0409 GMT September 22, 2019
The assault on the Red Sea port aims to target Houthis and their allies who have held Hodeida since 2015 and could bring the first major street-to-street fighting for the coalition, a potentially dragged out battle deadly for combatants and civilians alike, AP reported.
The fear is that a protracted fight could force a shutdown of Hodeida’s port at a time when a halt in aid risks tipping millions into starvation. Some 70 percent of Yemen’s food enters the country via the port, as well as the bulk of humanitarian aid and fuel supplies. Around two-thirds of the country’s population of 27 million relies on aid and 8.4 million are even worse off, at risk of starving already.
Before dawn Wednesday, convoys of vehicles appeared to be heading toward the city, according to videos posted on social media. The sound of heavy, sustained gunfire clearly could be heard in the background.
Saudi-owned satellite news channels and later state media announced the battle had begun, citing military sources. They also reported coalition airstrikes and shelling by naval ships.
The initial battle plan appeared to involve a pincer movement. Some 2,000 troops who crossed the Red Sea from an Emirati naval base in the African country of Eritrea landed west of the city with plans to seize Hodeida’s port, Yemeni security officials said.
Emirati troops with Yemeni forces loyal to former Yemeni government moved in from the south near Hodeida’s airport, while others sought to cut off Houthi supply lines to the east, the officials said.
The Houthi-run Al-Masirah satellite news channel later acknowledged the offensive, saying Houthi forces hit a Saudi coalition ship near Hodeida with two missiles. Houthi forces have fired missiles at ships previously.
“The targeted ship was carrying troops prepared for a landing on the coast of Hodeida,” the channel said.
The port city, home to 600,000 people, is some 150 kilometers (90 miles) southwest of Sana’a, Yemen’s capital and has been held by the Houthis since they swept into the city in September 2014. Saudi Arabia, the United Arab Emirates and a bloc of other countries intervened in Yemen the following year with the goal of restoring the former government to power and has received logistical support from the US.
Emirati Minister of State for Foreign Affairs Anwar Gargash earlier told French newspaper Le Figaro the deadline for a withdrawal from Hodeida by the Houthis expired early Wednesday morning.
The UN has warned that the likely "catastrophic humanitarian impact" would be worsened due to Hodeida's key role as an entry point for aid and commercial goods.

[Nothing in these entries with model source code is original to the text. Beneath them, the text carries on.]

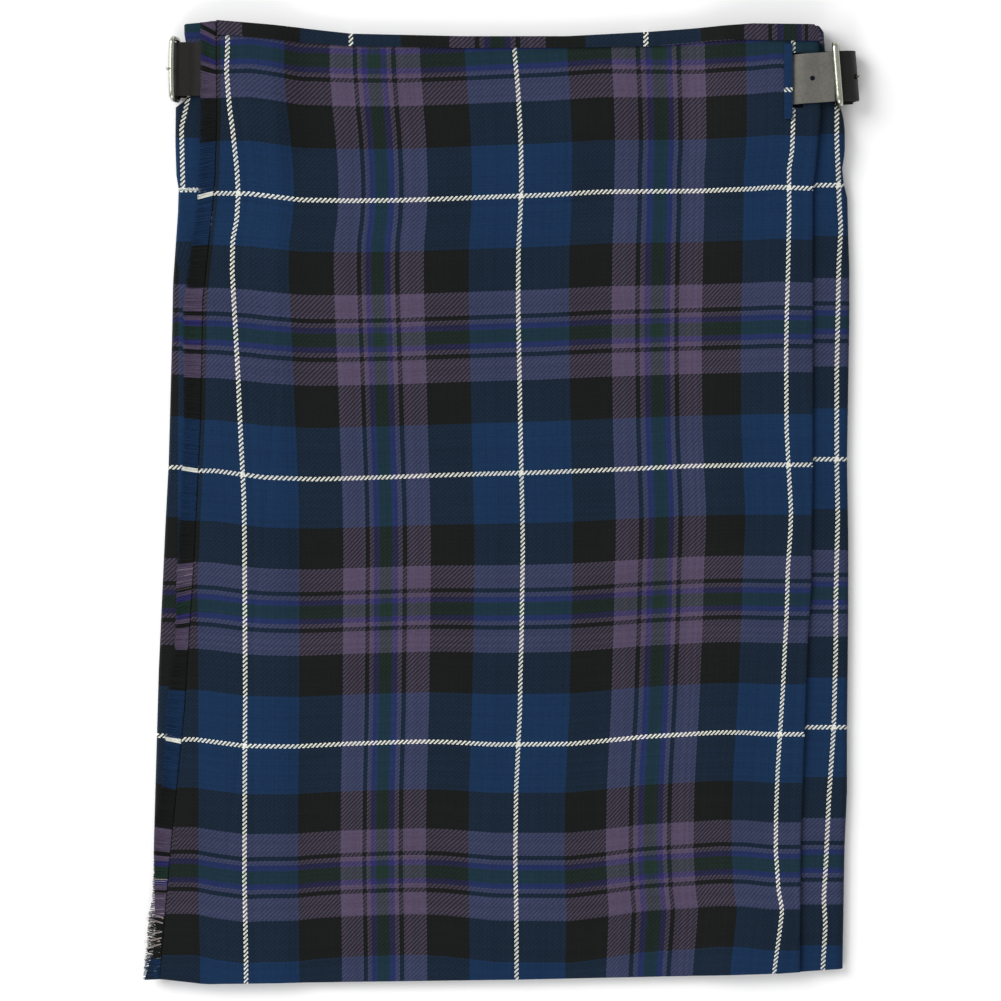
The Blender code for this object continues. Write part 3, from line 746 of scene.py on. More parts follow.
def tartan_cloth(name):
    finish, tree, node = new_finish(name, 0.92)
    across, down, _ = split(tree, add(tree, "ShaderNodeUVMap", uv_map="sett").outputs[0])
    warp = group_node(tree, yarn_group, Place=across, Unevenness=UNEVENNESS)
    weft = group_node(tree, yarn_group, Place=down, Unevenness=UNEVENNESS)
    twill = group_node(tree, twill_group, Across=across, Down=down)
    crisp = maths(tree, "MINIMUM", maths(tree, "ADD", warp.outputs[1], weft.outputs[1]), 1.0)
    lean = maths(tree, "SUBTRACT", twill.outputs[0], 0.5)
    share = maths(tree, "MULTIPLY_ADD", lean, crisp, 0.5)
    weft_seen = power(tree, weft.outputs[0], 1.0 / SCREEN)
    warp_seen = power(tree, warp.outputs[0], 1.0 / SCREEN)
    woven = power(tree, mix(tree, share, weft_seen, warp_seen), SCREEN)
    # Painted shade: each yarn's colour is lightened on its crown and darkened at its sides, as if lit
    # across its roundness.
    crown = remap(tree, twill.outputs[1], 0.0, 1.0, 0.85, 1.1)
    woven = shade(tree, woven, crown)
    along = combine(tree, *(maths(tree, "MULTIPLY", part, SETT_YARNS) for part in (across, down)))
    mottle = remap(tree, noise(tree, along, 0.35, 3.0, 0.6), 0.25, 0.75, 1.0 - NAP, 1.0 + NAP)
    woven = shade(tree, woven, mottle)
    # Painted shade: broad lighter and darker patches across the cloth stand in for the uneven light over
    # its swells.
    broad_painted_shade = remap(tree, noise(tree, along, 0.012, 2.0, 0.5), 0.3, 0.7, 0.93, 1.07)
    feed(tree, node, Sheen_Weight=0.02, Sheen_Roughness=0.6, Specular_IOR_Level=0.08)
    feed(tree, node, Base_Color=shade(tree, woven, broad_painted_shade), Normal=bump(tree, twill.outputs[1], 0.5, 0.16))
    return finish


TARTAN = tartan_cloth("tartan cloth")
BAND_TARTAN = tartan_cloth("tartan band cloth")
print("made", TARTAN.name, "and", BAND_TARTAN.name)

# %% [markdown]
# ## The over apron
# The outermost panel: from its fringed free edge across the whole front to the fold at the left
# hip, where it turns under as the deep pleat. A slit near that fold lets the strap come out. The
# grid has lines exactly at the slit's ends, so that leaving out its cells cuts a clean opening.

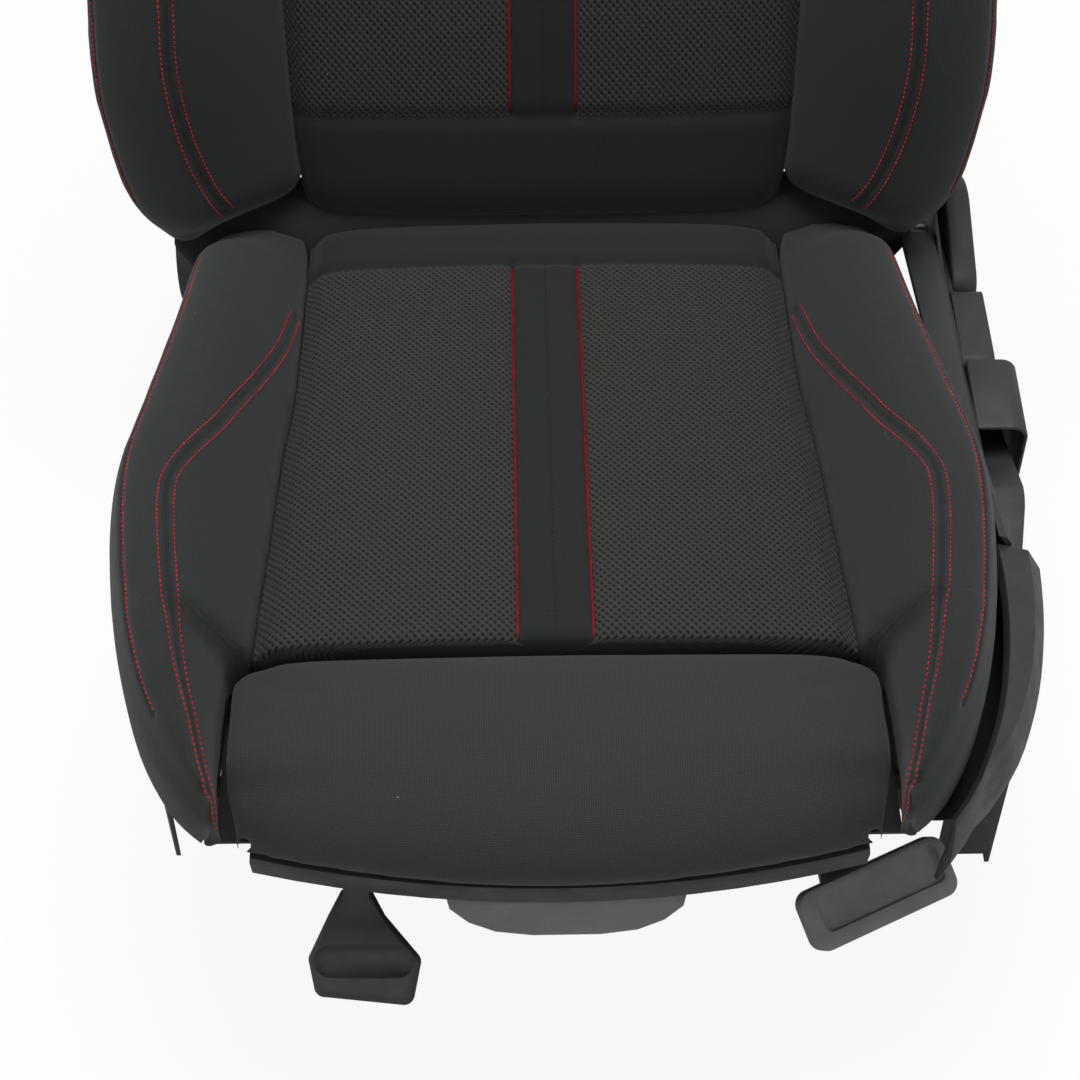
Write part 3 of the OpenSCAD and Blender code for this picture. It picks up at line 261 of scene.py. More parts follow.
def metalGroup():
    # rolled and plated steel: long streaks and dull spots
    g, i, o = newGroup("rolledMetal", {"Vector": None, "Colour": (0.5, 0.5, 0.5, 1), "Dull": 0.35, "Smooth": 0.32},
                       ("Colour", "Roughness", "Height"))
    long = g.nodes.new("ShaderNodeMapping")
    g.links.new(i["Vector"], long.inputs["Vector"])
    long.inputs["Scale"].default_value = (40, 6, 40)
    streak = noise(g, long.outputs[0], 12, 3)
    spots = spread(g, noise(g, i["Vector"], 55, 5, 0.65), 0.5, 0.75, 0, 1)
    darker = mixColour(g, 1.0, i["Colour"], (0.55, 0.53, 0.5, 1), "MULTIPLY")
    g.links.new(mixColour(g, calc(g, "MULTIPLY", spots, i["Dull"]), i["Colour"], darker), o["Colour"])
    rough = calc(g, "ADD", i["Smooth"], calc(g, "MULTIPLY", spread(g, streak, 0.3, 0.7, 0, 0.16), 1.0))
    g.links.new(calc(g, "ADD", rough, calc(g, "MULTIPLY", spots, 0.14)), o["Roughness"])
    g.links.new(streak, o["Height"])
    return g


groups = {"weave": weaveGroup(), "mesh": meshGroup(), "wear": wearGroup(), "grain": grainGroup(),
          "metal": metalGroup()}


# ---- materials ----
def startMaterial(name):
    mat = bpy.data.materials.new(name)
    mat.use_nodes = True
    tree = mat.node_tree
    return mat, tree, tree.nodes["Principled BSDF"]


def place(tree, key, **values):
    node = tree.nodes.new("ShaderNodeGroup")
    node.node_tree = groups[key]
    for name, value in values.items():
        wire(tree, node, name, value)
    return node.outputs


def bump(tree, shader, height, strength, distance, below=None):
    node = tree.nodes.new("ShaderNodeBump")
    node.inputs["Strength"].default_value = strength
    node.inputs["Distance"].default_value = distance
    wire(tree, node, "Height", height)
    wire(tree, node, "Normal", below)
    tree.links.new(node.outputs[0], shader.inputs["Normal"])
    return node.outputs[0]


def objectCoords(tree):
    return tree.nodes.new("ShaderNodeTexCoord").outputs["Object"]


def clothCoords(tree):
    node = tree.nodes.new("ShaderNodeUVMap")
    node.uv_map = "cloth"
    return node.outputs[0]


def wovenMaterial(name, colour, pitch, fade=0.25, weave=0.0003, light=1.5, sheen=0.12, seams=True):
    mat, tree, shader = startMaterial(name)
    coords, solid = clothCoords(tree), objectCoords(tree)
    weaveOut = place(tree, "weave", Vector=coords, Pitch=pitch)
    wear = place(tree, "wear", Vector=solid, Colour=(*colour, 1), Fade=fade)
    raised = mixColour(tree, 1.0, wear["Colour"], (light, light, light, 1), "MULTIPLY")
    shade = mixColour(tree, 1.0, wear["Colour"], (0.62, 0.62, 0.62, 1), "MULTIPLY")
    colourOut = mixColour(tree, weaveOut["Tone"], shade, raised)
    if seams:
        seam = tree.nodes.new("ShaderNodeAttribute")
        seam.attribute_name = "seam"
        away = spread(tree, seam.outputs["Fac"], 0.4, 3.2, 0, 1)
        # painted shade: the cloth's colour is darkened towards the seams, where the pressed groove lies in shade
        seamShade = mixColour(tree, 1.0, colourOut, (0.55, 0.55, 0.55, 1), "MULTIPLY")
        colourOut = mixColour(tree, away, seamShade, colourOut)
        below = bump(tree, shader, away, 0.6, 0.0012)
        bump(tree, shader, weaveOut["Height"], 0.5, weave, below)
    else:
        bump(tree, shader, weaveOut["Height"], 0.5, weave)
    tree.links.new(colourOut, shader.inputs["Base Color"])
    shader.inputs["Roughness"].default_value = 0.92
    shader.inputs["Specular IOR Level"].default_value = 0.22
    shader.inputs["Sheen Weight"].default_value = sheen
    shader.inputs["Sheen Roughness"].default_value = 0.5
    return mat


def meshMaterial(name, colour, width, length):
    mat, tree, shader = startMaterial(name)
    coords, solid = clothCoords(tree), objectCoords(tree)
    cells = place(tree, "mesh", Vector=coords, Width=width, Length=length)
    wear = place(tree, "wear", Vector=solid, Colour=(*colour, 1), Fade=0.3, Lint=0.7)
    thread = mixColour(tree, 1.0, wear["Colour"], (1.45, 1.45, 1.42, 1), "MULTIPLY")
    # painted shade: the open cells are mixed to near-black, partly the dark layer beneath them and partly the shade
    # inside them
    tree.links.new(mixColour(tree, cells["HoleShade"], thread, (0.006, 0.006, 0.006, 1)), shader.inputs["Base Color"])
    bump(tree, shader, cells["Height"], 0.8, 0.0007)
    shader.inputs["Roughness"].default_value = 0.85
    shader.inputs["Specular IOR Level"].default_value = 0.25
    shader.inputs["Sheen Weight"].default_value = 0.08
    return mat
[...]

"Cutting off imports through Hodeida for any length of time will put Yemen's population at extreme, unjustifiable risk," Lise Grande, UN humanitarian coordinator for Yemen, said.
“If this vital route for supplying food, fuel and medicine is blocked, the result will be more hunger, more people without health care and more families burying their loved ones,” Oxfam’s country director in Yemen, Muhsin Siddiquey, warned last week.